By Our Sunday Visitor’s editorial board
A year and a half after the U.S Conference of Catholic Bishops voted to proceed with a National Eucharistic Revival, this weekend — the feast of Corpus Christi, observed — marks the official launch.
Proposed to address the dispiriting results of a Pew Research study that found that even a significant number of Catholics in the United States who attend Mass once a week or more do not believe that Christ is truly present — body, blood, soul and divinity — in the Blessed Sacrament, the National Eucharistic Revival is a three-year journey culminating in a National Eucharistic Congress in Indianapolis in July 2024.
That congress, the bishops hope, will become a regular event in the life of the church in the United States, fueling the fire of faith in the Eucharist into the future.
Yet, while it’s human nature to focus on the big event, there’s much more to this revival than the gathering of 80,000 or so Catholics in Indianapolis two years from now.
The first year of the revival is focused on diocesan efforts to help Catholics encounter the reality of Christ truly present in the Eucharist they receive at every Mass — and which is reserved in the tabernacle of every Catholic church 364 days a year.

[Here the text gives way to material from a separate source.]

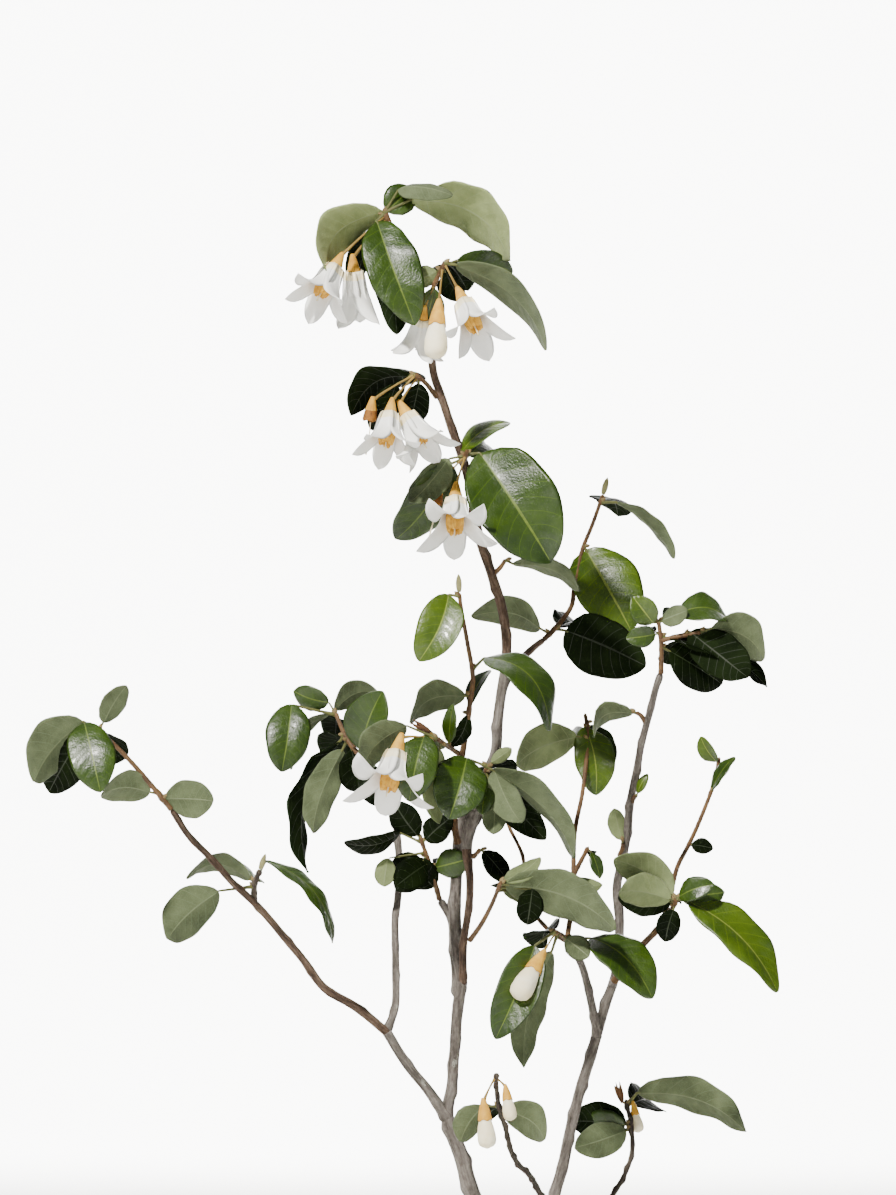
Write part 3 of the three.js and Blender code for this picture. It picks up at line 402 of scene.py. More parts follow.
class Pile:
    """Surfaces gathered into one mesh: points, faces of four corners (or three and a -1), and finishes."""

    def __init__(self):
        self.points, self.faces, self.finish, self.grains, self.count = [], [], [], [], 0

    def add(self, grid, finish, grain=None):
        """A closed skin over a grid of rings: four-cornered faces between rings, and a fan at each end.
        The rings turn to the left as they are seen from the end that they run towards, so it faces out.
        Grain is where each point lies in the pattern of its bark, its own place where none is given."""
        rows, around = grid.shape[:2]
        mark = np.arange(rows * around).reshape(rows, around)
        turn = np.roll(mark, -1, axis=1)
        sides = np.stack([mark[:-1], turn[:-1], turn[1:], mark[1:]], -1).reshape(-1, 4)
        none = np.full(around, -1)
        foot = np.stack([turn[0], mark[0], np.full(around, rows * around), none], -1)
        tip = np.stack([mark[-1], turn[-1], np.full(around, rows * around + 1), none], -1)
        faces = np.vstack([sides, foot, tip])
        finish = np.broadcast_to(finish, (rows - 1, around))
        for kept, places in ((self.points, grid), (self.grains, grid if grain is None else grain)):
            kept.append(np.vstack([places.reshape(-1, 3), places[0].mean(0), places[-1].mean(0)]))
        self.faces.append(np.where(faces < 0, -1, faces + self.count))
        self.finish.append(np.concatenate([finish.ravel(), finish[0], finish[-1]]))
        self.count += rows * around + 2

    def mesh(self, name, finishes):
        """The gathered surfaces as one object at the origin, in metres, with its finishes in their slots."""
        points = np.vstack(self.points) * MM
        faces = np.vstack(self.faces)
        corners = faces >= 0
        sizes = corners.sum(1)
        mesh = bpy.data.meshes.new(name)
        mesh.vertices.add(len(points))
        mesh.vertices.foreach_set("co", points.ravel())
        mesh.loops.add(int(sizes.sum()))
        mesh.loops.foreach_set("vertex_index", faces[corners])
        mesh.polygons.add(len(faces))
        mesh.polygons.foreach_set("loop_start", np.concatenate([[0], np.cumsum(sizes)[:-1]]))
        mesh.polygons.foreach_set("material_index", np.concatenate(self.finish))
        grains = mesh.attributes.new("grain_place", "FLOAT_VECTOR", "POINT")
        grains.data.foreach_set("vector", (np.vstack(self.grains) * MM).ravel())
        mesh.update(calc_edges=True)
        mesh.validate()
        mesh.polygons.foreach_set("use_smooth", np.ones(len(mesh.polygons), bool))
        for finish in finishes:
            mesh.materials.append(finish)
        return placed(name, mesh)


def rings(path, radius, sides, upright=None):
    """A ring of points round each place of a path, square to it. Radius is a row for the rings or a grid
    for rings and angles. Upright, a row from 0 to 1, turns a ring's plane level where it is 1."""
    along = unit(np.gradient(path, axis=0))
    if upright is not None:
        along = unit(along * (1 - upright[:, None]) + np.array([0, 0, 1]) * upright[:, None])
    chord = unit(path[-1] - path[0])
    aside = unit(np.cross(chord, np.eye(3)[np.argmin(np.abs(chord))]))
    first = unit(aside - along * (along @ aside)[:, None])
    second = np.cross(along, first)
    angle = full_turn(sides)[:, None]
    radius = np.asarray(radius)
    radius = radius[:, None] if radius.ndim == 1 else radius
    return path[:, None] + radius[..., None] * (np.cos(angle) * first[:, None]
                                                + np.sin(angle) * second[:, None])


def turned(base, axes, radii, heights, sides, wave=1):
    """A turned shape: rings of the given radii at heights along the chord, scaled by a wave of angles."""
    chord, upper, across = axes
    angle = full_turn(sides)[:, None]
    radius = np.broadcast_to(np.asarray(radii)[:, None] * wave, (len(radii), sides))[..., None]
    heights = np.asarray(heights, float).reshape(len(radii), -1)
    heights = np.broadcast_to(heights, (len(radii), sides))[..., None]
    return base + chord * heights + radius * (np.cos(angle) * across + np.sin(angle) * upper)


def ended(count, past=1.6):
    """A row that is 1 along a twig and rounds off over its last rings: the root of 1 - share squared."""
    left = held((count - 1 - np.arange(count)) / past)
    return np.maximum(np.sqrt(1 - (1 - left) ** 2), 0.05)


def bell_curve(run, place, wide):
    """The bell curve exp(-((run - place) / wide) squared)."""
    return np.exp(-((run - place) / wide) ** 2)


def knobs(run, angle, nodes, turns, high, wide):
    """Swellings on one side of a limb: at each node a bell curve along it times a raised cosine round it."""
    side = (0.5 + 0.5 * np.cos(angle[:, None] - turns)) ** 2
    return high * bell_curve(run[:, None], nodes, wide) @ side.T


def ripples(run, angle, chance, fine, many=14):
    """Bark waves: a sum of sines with seeded rates along the limb and whole numbers of turns round it."""
    rate = chance.uniform(0.15, 1.0, many) * fine
    turns = chance.integers(2, 9, many) * chance.choice([-1, 1], many)
    phase = chance.uniform(0, 2 * np.pi, many)
    return np.sin(run[:, None, None] * rate + angle[None, :, None] * turns + phase).sum(-1) / np.sqrt(many)


GRAIN_APART = 900


def grain_of(radius, run, angle, chance):
    """Places in the bark's pattern: a straight stem of the same girth, each limb far from the others."""
    round_it = np.stack([np.cos(angle), np.sin(angle)])[:, None, :] * radius[None, :, None]
    along = run[:, None] + chance.uniform(0, GRAIN_APART)
    return np.stack([*round_it, np.broadcast_to(along, round_it[0].shape)], -1)


# The limbs' surface. Lengths are in millimetres, and each relief is a share of the limb's radius.
LIMB_RING_GAP = 0.75
LIMB_SIDES = {"old_bark": 26, "young_bark": 18}
OWN_BARK, BROWN_BARK, GREY_BARK = range(3)
BROWN_LIMBS = ("left_bough", "tall_stem_upper", "upper_right_bough", "centre_stem")
GREY_AT_FOOT = ("right_side_bough", "upper_right_bough", "centre_shoot")
GREY_REACH = 3.4
RUNNING_ON = ("trunk", "left_bough_lower", "tall_stem_lower", "right_stem_lower")
GROWN_ON = ("left_bough", "tall_stem_lower", "tall_stem_upper", "right_stem_upper")
FOOT_SUNK = {"centre_stem": 7, "tall_stem_lower": 3}
FOOT_SUNK_USUALLY = 2
FOOT_HIDDEN = 1.2
FOOT_DRAWN_IN = 0.75
COLLAR_HIGH, COLLAR_PLACE, COLLAR_WIDE = 0.3, 1.6, 2.2
NODE_GAP, NODE_MEAN_GAP = (9, 19), 12
NODE_TURN = 2.6
KNOB_HIGH, KNOB_WIDE = 0.26, 1.7
SWELL_HIGH, SWELL_WIDE = 0.12, 5.0
FURROW_RATE, ROUGH_RATE = 0.32, 2.6
OLD_FURROW, OLD_ROUGH, OLD_FULLER = 0.035, 0.035, 0.03
YOUNG_FURROW, YOUNG_ROUGH = 0.012, 0.015
ROOT_LEVEL, ROOT_SMOOTH = 22, 6
ROOT_FLARE, ROOT_FLARE_REACH = 0.2, 9
FORK_DRAWN_IN, FORK_REACH = 0.22, 7
BURL_START, BURL_GROWS, BURL_GREY = 0.8, 0.12, 0.74
BURL_TORN, BURL_ROUGH = 0.3, 0.2
ZIGZAG = (0.16, 0.06, 0)
ZIGZAG_FROM = 12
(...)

Across the country this weekend, many dioceses have organized eucharistic processions in which scores of thousands of Catholics are projected to take part. In Our Sunday Visitor’s home diocese of Fort Wayne-South Bend, Indiana, for example, 5,000 Catholics are expected to gather in Warsaw, Indiana, to follow our Lord on a 2.8-mile pilgrimage from Sacred Heart Church to Our Lady of Guadalupe and to take part in a Corpus Christi festival afterward.
Perhaps more than the National Eucharistic Congress, these eucharistic processions are a good metaphor for the revival itself. While the planning of such diocesan-wide processions always begins with the invitation of the local bishop, their execution depends on the desire of lay Catholics to take part in a unique encounter with our Lord.

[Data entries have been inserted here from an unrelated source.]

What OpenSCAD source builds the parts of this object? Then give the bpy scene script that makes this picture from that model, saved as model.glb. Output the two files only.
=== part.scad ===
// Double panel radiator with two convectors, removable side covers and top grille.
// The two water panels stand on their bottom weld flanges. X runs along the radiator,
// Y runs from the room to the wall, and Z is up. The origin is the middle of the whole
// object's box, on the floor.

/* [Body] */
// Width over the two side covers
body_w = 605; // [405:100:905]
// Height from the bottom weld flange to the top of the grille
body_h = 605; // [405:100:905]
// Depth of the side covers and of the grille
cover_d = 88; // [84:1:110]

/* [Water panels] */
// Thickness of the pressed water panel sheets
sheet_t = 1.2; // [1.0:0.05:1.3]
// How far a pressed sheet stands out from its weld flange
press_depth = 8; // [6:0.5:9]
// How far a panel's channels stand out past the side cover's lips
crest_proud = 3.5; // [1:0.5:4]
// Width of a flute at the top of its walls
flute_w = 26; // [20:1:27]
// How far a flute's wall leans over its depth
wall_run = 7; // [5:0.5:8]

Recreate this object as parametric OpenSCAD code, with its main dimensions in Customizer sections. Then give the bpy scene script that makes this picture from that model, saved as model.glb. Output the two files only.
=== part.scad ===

Not everyone will be able to walk the entire 2.8-mile route here in the Diocese of Fort Wayne-South Bend, but the desire to give up a good portion of a Sunday in mid-June (Father’s Day, no less) to follow our Lord even a short distance says more than the number of Catholics who ultimately arrive at the festival.
People don’t make such sacrifices for a mere symbol; they may, however, make them for a person.
The bishops have named Blessed Carlo Acutis as the patron of this first year of the National Eucharistic Revival, and in his life, we see the joy that an encounter with Christ in the Eucharist can bring.
Given the number of Catholics who told Pew Research that they regard the Eucharist as a mere symbol, however, perhaps the Catholic novelist and short-story writer Flannery O’Connor might be a worthy secondary patron.
When the novelist Mary McCarthy, herself raised Catholic, said that, as she had matured, she had come to regard the Eucharist as a symbol and “a pretty good one” at that, O’Connor replied, “in a very shaky voice, ‘Well, if it’s a symbol, to hell with it.”’
Most who recount this story end it there, but O’Connor went on to describe how she initially felt that her response to McCarthy was inadequate but had come to understand otherwise: “That was all the defense I was capable of but I realize now that this is all I will ever be able to say about (the Eucharist), outside of a story, except that it is the center of existence for me; all the rest of life is expendable.”
How many of us — even if we believe with our whole heart and mind that Christ is truly present, body, blood, soul and divinity, in the Blessed Sacrament — can say with O’Connor that the Eucharist “is the center of existence for me; all the rest of life is expendable?”
Would our children, our fellow parishioners, our co-workers, our friends say that this is true of us? How many of us, even as we’ve understood how essential the National Eucharistic Revival will be to the future of the Catholic Church in the United States, have regarded it as something that others need more than we do?
The reality of our encounter with the person of Christ in the Eucharist is that we can, and should, and must always go deeper — for our own sake, and for the sake of our families, our fellow parishioners, our co-workers, our friends. Because, in the end, the success of the National Eucharistic Revival depends not on the bishops but on each one of us.
The more deeply we encounter Christ in the Eucharist, the more our lives will reflect that encounter. When Christ in the Eucharist is the center of our existence, those around us will know — and they will come to understand that the Eucharist is no mere symbol but a person whom they, too, will desire to encounter more deeply.